Le gouvernement a fait état de trois morts dans l'éruption des violences qui a suivi la première proclamation de la victoire d'Ali Bongo le 31 août.

 

 - L'internet de retour le soir -

 Cette victoire a été validée vendredi dernier par la Cour constitutionnelle qui a rejeté la requête de Jean Ping dénonçant des fraudes. Ce dernier parle d'un "déni de justice" et s'autoproclame toujours le "président élu", mais ne dispose plus d'aucun recours légal après la décision de la Cour.

Une campagne intitulée "Tournons la page" a demandé "la libération" de "tous les détenus politiques", ainsi qu'"une enquête internationale indépendante sous égide des Nations unies pour faire la lumière sur les massacres, les disparitions et les arrestations arbitraires".

Animée par un acteur de la société civile gabonaise, Marc Ona, et le Secours catholique en France, "Tournons la page" demande aussi à la communauté internationale "de ne pas reconnaître le gouvernement d'Ali Bongo Ondimba".

Pour la première fois depuis le 31 août, l'internet était disponible après 18h00 (17h00 GMT), alors que les connexions étaient impossibles depuis quatre semaines toutes les nuits jusqu'à environ 06h30 du matin. Aucune explication officielle n'a jamais été donnée. Le réseau de messagerie instantanée Whatsapp était également de nouveau disponible.

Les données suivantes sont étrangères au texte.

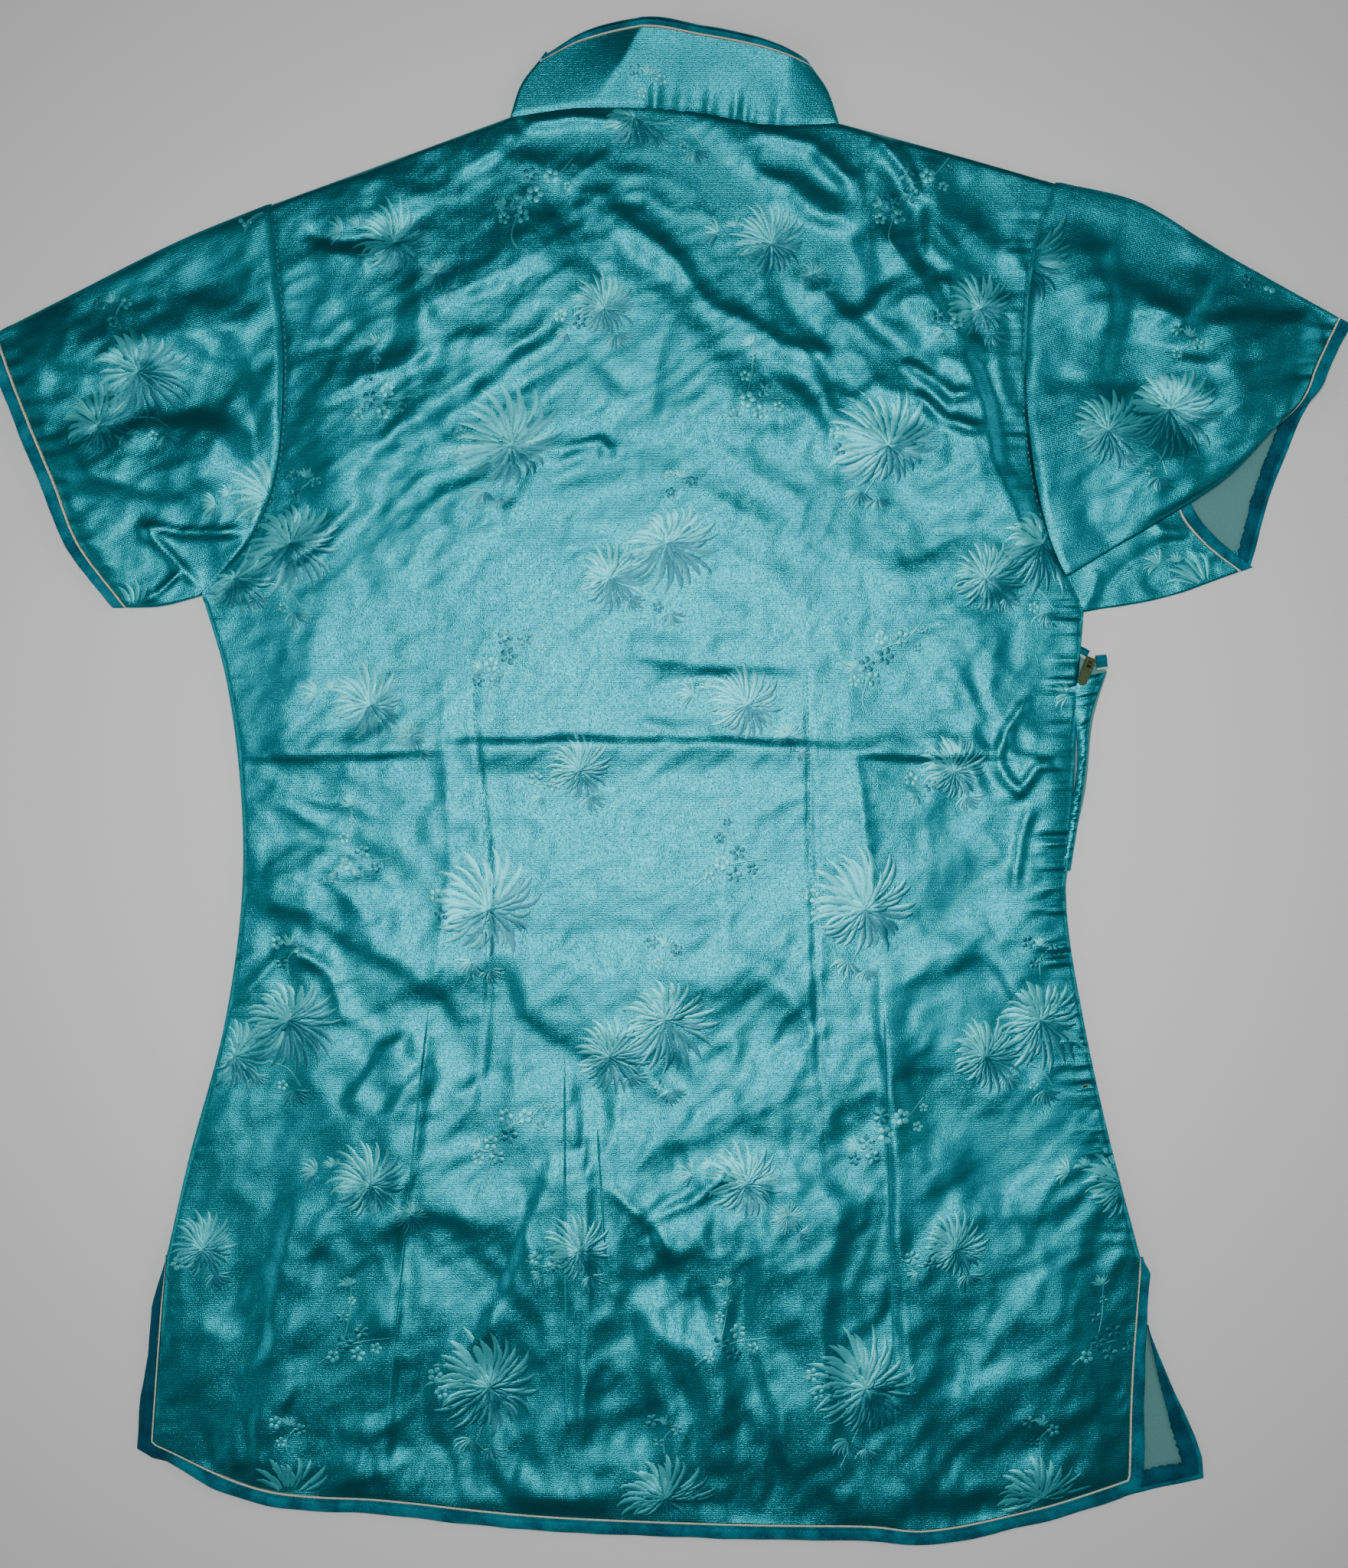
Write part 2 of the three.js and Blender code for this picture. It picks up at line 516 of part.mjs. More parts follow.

Le président Bongo a prêté serment mardi pour un second septennat en répétant dans son discours d'investiture son appel à un dialogue politique. Un appel auquel M. Ping n'a pas répondu.

M. Bongo apparaît à la tête d'un pays divisé et relativement isolé. Seuls quatre chefs d'Etat africains ont assisté à son investiture (Sao Tomé, Mali, Togo, Niger). D'autres pays, comme le Cameroun, le Sénégal et le Maroc, l'ont aussi félicité pour sa réélection.

L'Union africaine n'a fait que "prendre acte" de la décision de la Cour constitutionnelle. La France et les observateurs électoraux de l'Union européenne ont regretté que la Cour n'ait pas dissipé tous les doutes entourant le scrutin à un tour du 27 août.

Des diplomates - France, Etats-Unis, Union européenne et Nations unies - ont rencontré M. Ping mardi après-midi après avoir assisté à la prestation de serment d'Ali Bongo.